Angelina Jolie: Além disso - nunca falamos sobre isso - ajuda muito quando o diretor está atrás da câmera. Ele extrai de você algo que você quer comunicar. [Ela se vira para Larraín] Eu queria comunicar algo a você. E sabia que você estava lá para captar. Mas eu também estava falando com você por meio disso.
Quando você está atuando, provavelmente tem o diretor em mente. Mas aqui, você tinha o Pablo bem ali.
Angelina Jolie: Sim. Estávamos juntos no palco da ópera. Estávamos no camarim. Eu estava chorando muito, e ele estava sentado ao meu lado.

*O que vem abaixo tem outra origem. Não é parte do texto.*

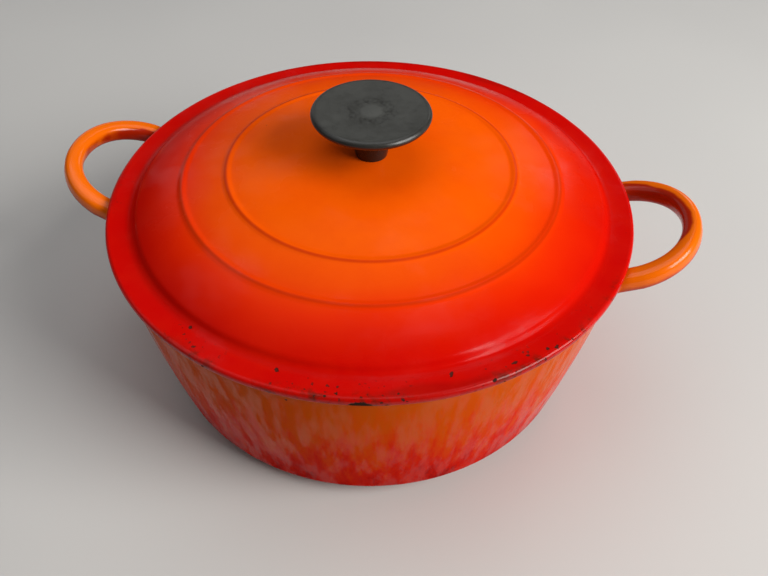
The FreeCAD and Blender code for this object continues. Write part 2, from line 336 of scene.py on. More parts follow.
def glaze(tree, shader, where, colour, gloss, shine):
    """Sets what every fired coat shares, and returns its bumps: slow waves, orange peel and fine grain.
    gloss is the lowest and highest roughness, and shine how strong the reflections are."""
    smear = mottle(tree, where, 34.0, 4.0)
    fine = mottle(tree, where, 900.0, 2.0)
    peel = mottle(tree, where, 210.0, 2.0)
    wave = mottle(tree, where, 32.0, 1.0)
    tree.links.new(colour, shader.inputs["Base Color"])
    tree.links.new(remap(tree, smear, 0.3, 0.75, *gloss), shader.inputs["Roughness"])
    shader.inputs["IOR"].default_value = GLAZE_IOR
    if isinstance(shine, bpy.types.NodeSocket):
        tree.links.new(shine, shader.inputs["Specular IOR Level"])
    else:
        shader.inputs["Specular IOR Level"].default_value = shine
    return [(wave, 0.35 * MM), (peel, 0.03 * MM), (fine, 0.004 * MM)]


def pits(tree, where, per_metre, size, coverage):
    """1 inside small scattered pits with ragged edges, 0 elsewhere."""
    stray = 2.2 * MM
    ragged = add_node(tree, "ShaderNodeTexNoise", {"Vector": where, "Scale": 1100.0, "Detail": 3.0})
    offset = vector_node(tree, "MULTIPLY", ragged.outputs["Color"], (stray, stray, stray))
    bent = vector_node(tree, "ADD", where, offset)
    cells = add_node(tree, "ShaderNodeTexVoronoi", {"Vector": bent, "Scale": per_metre})
    chosen = add_node(tree, "ShaderNodeSeparateColor", {"Color": cells.outputs["Color"]})
    reach = remap(tree, chosen.outputs["Red"], 1.0 - coverage, 1.0, 0.0, size * per_metre, smooth=False)
    return remap(tree, minus(tree, reach, cells.outputs["Distance"]), 0.0, 0.02)


def blob(tree, where, azimuth, radius, height, half_sizes, turned):
    """1 inside a ragged oval mark on the lid, 0 elsewhere.  half_sizes are its half length round the lid, its
    half width outwards and its half height."""
    stray = 1.4 * MM
    a = math.radians(azimuth)
    ragged = add_node(tree, "ShaderNodeTexNoise", {"Vector": where, "Scale": 900.0, "Detail": 3.0})
    centred = vector_node(tree, "SUBTRACT", ragged.outputs["Color"], (0.5, 0.5, 0.5))
    push = vector_node(tree, "MULTIPLY", centred, (stray, stray, stray))
    inputs = {
        "Vector": vector_node(tree, "ADD", where, push),
        "Location": (radius * math.cos(a), radius * math.sin(a), height),
        "Rotation": (0.0, 0.0, a + math.pi / 2 + turned),
        "Scale": half_sizes,
    }
    moved = add_node(tree, "ShaderNodeMapping", inputs, vector_type="TEXTURE")
    return remap(tree, length_of(tree, moved.outputs[0]), 1.1, 0.85)


# The lid's larger chips: azimuth in degrees, how far in from the edge and how far above the seat, half sizes
# round the lid, outwards and upwards, all in mm, then the turn in radians and how strong the mark is.
LARGE_CHIPS = [
    (-81.0, 0.2, 1.5, (4.6, 1.8, 1.5), 0.0, 1.0),
    (-118.0, 10.5, 3.6, (0.9, 0.7, 1.5), 0.0, 0.9),
    (-97.0, 9.0, 3.6, (0.8, 1.1, 1.5), 0.5, 0.9),
    (-64.0, 8.5, 3.6, (0.7, 1.4, 1.5), -0.4, 0.9),
    (-52.0, 4.5, 4.0, (1.5, 0.6, 1.8), 0.0, 0.9),
    (-43.0, 2.0, 3.5, (1.2, 0.6, 1.8), 0.3, 0.9),
]


def edge_wear(tree, where, away):
    """Chips down to the iron along the flange, most of them on the -Y side, and the grime round them."""
    forward = remap(tree, parts_of(tree, where)["Y"], 10 * MM, -100 * MM, 0.0, 1.0)
    near_edge = remap(tree, away, LID_RADIUS - 13 * MM, LID_RADIUS - 3 * MM)
    clustered = remap(tree, mottle(tree, where, 26.0, 2.0), 0.42, 0.56)
    fine = pits(tree, where, 520.0, 0.75 * MM, 0.42)
    coarse = pits(tree, where, 260.0, 0.95 * MM, 0.20)
    chips = times(tree, most(tree, fine, coarse), near_edge, forward, clustered)
    for azimuth, inwards, above, half_sizes, turned, strength in LARGE_CHIPS:
        radius = LID_RADIUS - inwards * MM
        sizes = tuple(half * MM for half in half_sizes)
        chip = blob(tree, where, azimuth, radius, SEAT + above * MM, sizes, turned)
        chips = most(tree, chips, times(tree, chip, strength))
    at_edge = remap(tree, away, LID_RADIUS - 6 * MM, LID_RADIUS - 1 * MM)
    patchy = remap(tree, mottle(tree, where, 190.0, 5.0, 0.7), 0.46, 0.66, 0.0, 0.75)
    return chips, times(tree, at_edge, forward, patchy, clustered)


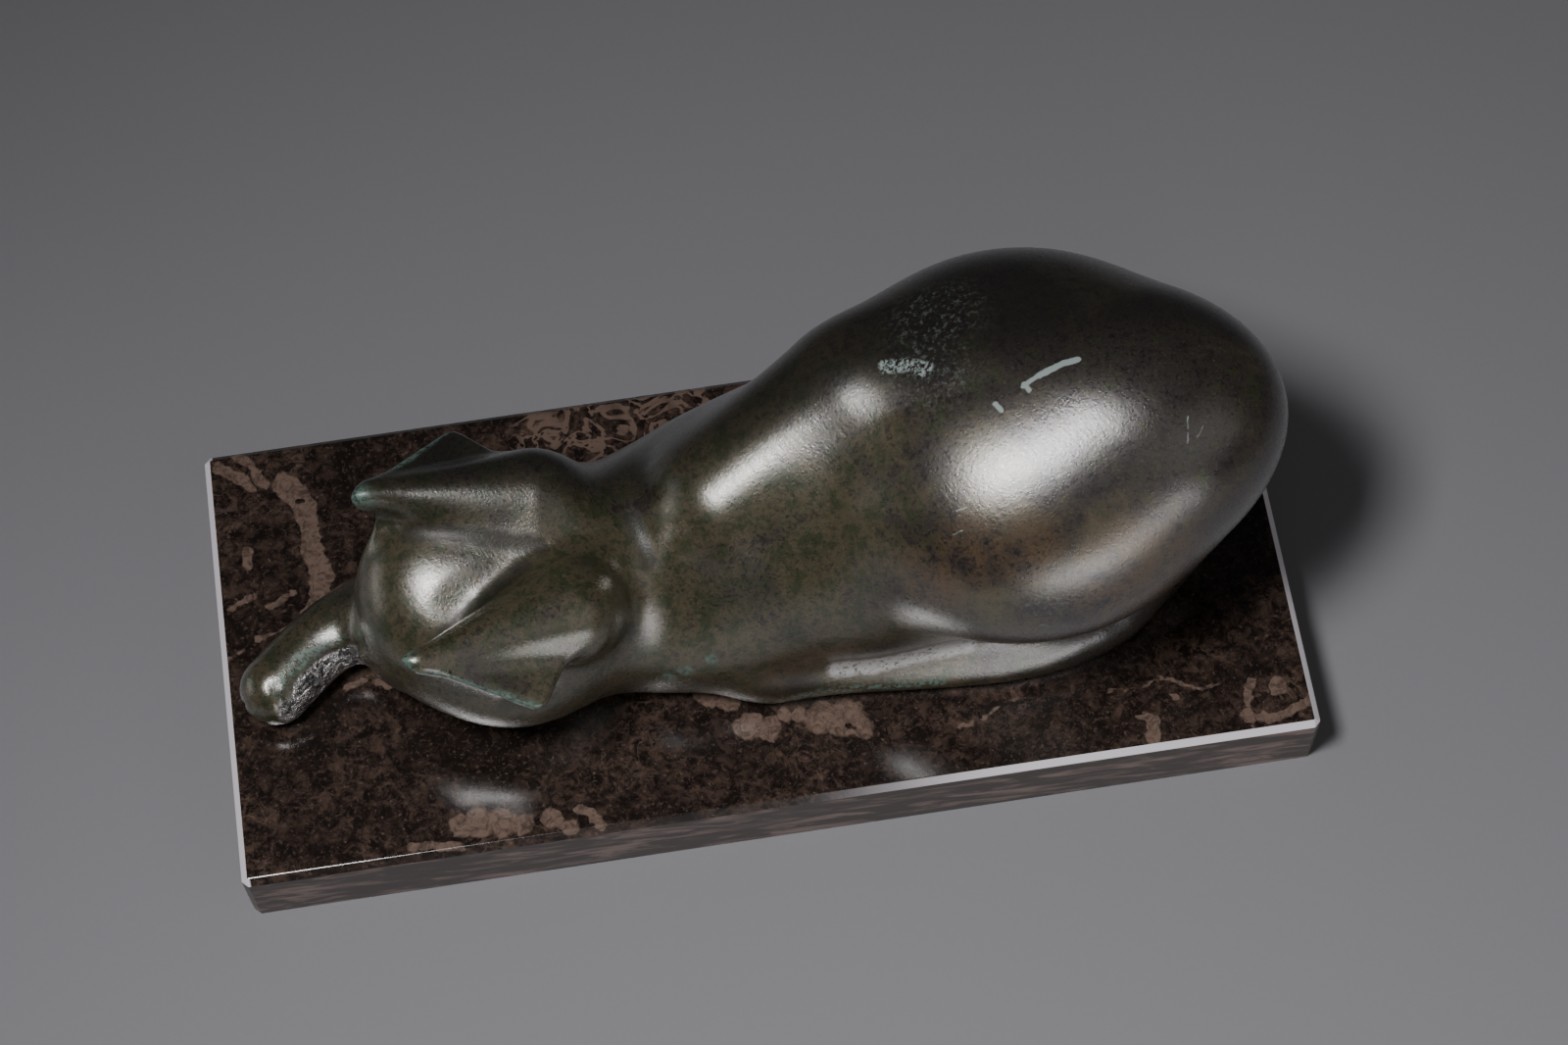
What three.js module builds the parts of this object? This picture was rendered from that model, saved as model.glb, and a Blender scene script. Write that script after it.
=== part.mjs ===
// A crouching cat cast in bronze, lying along a polished marble slab.
//
// Millimetres, +Z up. X runs along the slab, with the cat's head at -X and its rump at +X.
// -Y is the cat's near side, which its face is turned towards. The origin is the middle of
// the slab's underside.
//
// The cat is one casting, so it is one closed body. It is written as a field, which is
// negative inside the metal, built from rounded forms that flow into each other. The field
// is then meshed on a grid whose cells are smallest at the head.

import * as THREE from 'three';

// The chamfers run along the slab's top and upright edges. An upright one is a share as wide.
const SLAB = { length: 250, depth: 110, height: 20, chamfer: 1.5, uprightShare: 0.8 };

// Height of the cat's feet, which is the slab's top.
const GROUND = SLAB.height;

// The mid-plane of the hindquarters, a little to the far side of the slab's middle.
const MID_Y = 2;

// Hindquarters. A side is how far a form on each flank stands from the mid-plane.
const RUMP = {
  x: 72.6, y: 0.8, z: 72.8, length: 51.4, width: 38.2, height: 35.1, pitch: 28.5, turn: -11.2, taper: 0.0018,
};
const THIGH = { x: 63.4, side: 15.8, z: 72.2, length: 35.8, width: 29.8, height: 28.2, pitch: 3 };
const KNEE = { x: 26.2, side: 15.7, z: 44.1, length: 26.8, width: 13.1, height: 18, pitch: -12.5 };
const HOCK = { x: 72, side: 13, z: 35, length: 34, width: 14, height: 20 };
const BELLY = { x: 28, z: 40, length: 58, width: 25, height: 26 };

// Forequarters, as limbs between two balls of [x, y, z, radius] and an egg for the chest.
const BACK = [[47.4, 5.3, 61.9, 30.3], [-2, 4.6, 47.6, 25]];
const SHOULDER = [[26, 15.2, 76.1, 17.2], [-3.5, 2.3, 64.5, 16.7]];
const CHEST = { x: -17, y: -0.5, z: 39.4, length: 26.5, width: 27.5, height: 19.8 };
const NECK = [[-25.7, -1.2, 39.8, 18.1], [-38.6, -0.5, 46.9, 21.3]];

// The head hangs from a pivot in the neck, is turned to the near side, and looks down. Its
// forms are placed by how far forward they are, their side, and their height.
const HEAD = { pivotX: -35, pivotY: -1, turn: 9.8 };
const BROW = { forward: 37.9, z: 52.1, length: 16.6, width: 21, height: 23.8 };
const CROWN = { forward: 19.3, z: 50, length: 24, width: 24.4, height: 25 };
const CHEEK = { forward: 20.8, side: 12.7, z: 42.9, length: 20.7, width: 17.2, height: 17.3 };
const MUZZLE = [[34, 0, 42, 15], [45.3, 0, 34.5, 9.6]];

// The forehead is dressed flat across this place, and a valley runs along the foot of each ear.
const FOREHEAD = { forward: 36, side: 5, z: 74.4, facing: [0.16, 0.3, 0.938], edge: 4 };
const VALLEYS = [
  [[52, 12, 83.5, 7], [34, 14, 81.2, 8]],
  [[34, 14, 81.2, 8], [10, 4, 83.6, 8]],
  [[50, -12, 86, 8], [0, -9, 89, 8]],
];

// Both ears mirror each other about a plane a little to the near side of the head's middle.
// Corners of an ear as [forward, side, z]: the tip, the outer end of its open edge, where the
// ridge of its back sinks into the nape, and its foot inside the head. Its rims are softened,
// which draws them in, and the whole is swollen by about as much. A fold thickens it from the
// blunt tip along the ridge, and it is hollowed in front.
const EAR = {
  shift: 3.5,
  tip: [50.8, 19.8, 84.8],
  outer: [21.8, 37.1, 69.6],
  root: [6, 18, 73],
  foot: [32.7, 14, 48],
  soften: 5.5,
  swell: 0.8,
};
const EAR_FOLD = [[44.2, 20.8, 80.2, 2.5], [10, 13.5, 69.4, 8]];
const EAR_HOLLOW = [[41.5, 25.5, 71.5, 3.4], [34.5, 31, 65.5, 5.4]];

// Limbs that lie on the slab, as balls along each.
const NEAR_FORELEG = [[-6, -13, 36, 11], [-14, -15, 29, 9], [-34, -14.5, 28, 8.5], [-58, -12, 27, 7.5]];
const FAR_FORELEG = [
  [-8, 15, 38, 13], [-40, 13, 33, 11], [-74, 8.5, 30, 9.2], [-97, 0.8, 28, 8.3], [-112, -11.2, 27.3, 8.3],
];
const HIND_FOOT = [
  [90.7, -12.5, 26.3, 8.5], [81.3, -21, 26.3, 8.6], [63, -26.4, 26.3, 8.3], [31.8, -25.3, 26.3, 8.1],
  [3.7, -22.7, 26.3, 7.2],
];
const TAIL = [
  [104, 4, 50, 8], [108, 14, 36, 7.2], [102, 27, 27.5, 6.6], [84, 37, 26, 6], [54, 42, 25.6, 5.6],
  [24, 41, 25.2, 5], [4, 35, 24.8, 4.4],
];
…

Pablo Larraín: Isso reduziu drasticamente o número de tomadas. Eu quase nunca ia ao monitor para checar o andamento da gravação, porque eu simplesmente a via. Não se trata apenas da visão, mas de uma experiência física. Você vê tudo. Funciona.
Angelina Jolie: É provavelmente por isso que ele extrai tanta intimidade de seus personagens e atores. Quando você assiste aos seus filmes e realmente sente algo com as performances, é porque ele está tão conectado a elas.
Existe alguma diferença entre treinar para cantar ópera e treinar para parecer que você sabe cantar ópera?
Pablo Larraín: Há uma grande diferença. Não é possível enganar na ópera. Não é possível fingir que você está cantando. Ela realmente cantou do começo ao fim. Ela treinou por sete meses para conseguir isso. Não é como tocar um disco e ouvir os Rolling Stones, em que todos conseguem acompanhar a melodia decentemente. Isso não é algo que se possa fazer. É impossível acompanhar as batidas da melodia.
Angelina Jolie: É preciso entrar na onda. É por isso que é tão terapêutico. Você não pode segurar nada. Aqueles que são talentosos o suficiente para realmente fazer isso brilhantemente, são muito especiais. Mal posso esperar para ir novamente. Acho que vamos para Nova York, para assistir Tosca.
Pablo Larraín: Sim.
Você praticou muito seu canto na frente do espelho para saber como estava evoluindo? Talvez até durante a escovação dos dentes, por pura curiosidade?
Angelina Jolie: Não, não fiz isso. Esse é um dos motivos pelos quais não assisto aos meus filmes ou nunca assisto às tomadas quando estou diante das câmeras. É muito importante não ter consciência de si mesmo. Se você é um ator, precisa se livrar de sua vaidade e desse pensamento, parecer tão estranho quanto possível e fazer o que for necessário.
Então não. Eu não sabia como eu me parecia quando estava cantando, até ver o filme e notar como meus lábios tremiam ou o que minha garganta estava fazendo. Eu não fazia ideia de como era isso.
Pablo Larraín: Eu sabia.
Angelina Jolie: Sim, ele sabia [risos]. Eu poderia ter ficado mais hesitante se tivesse me visto fazendo isso.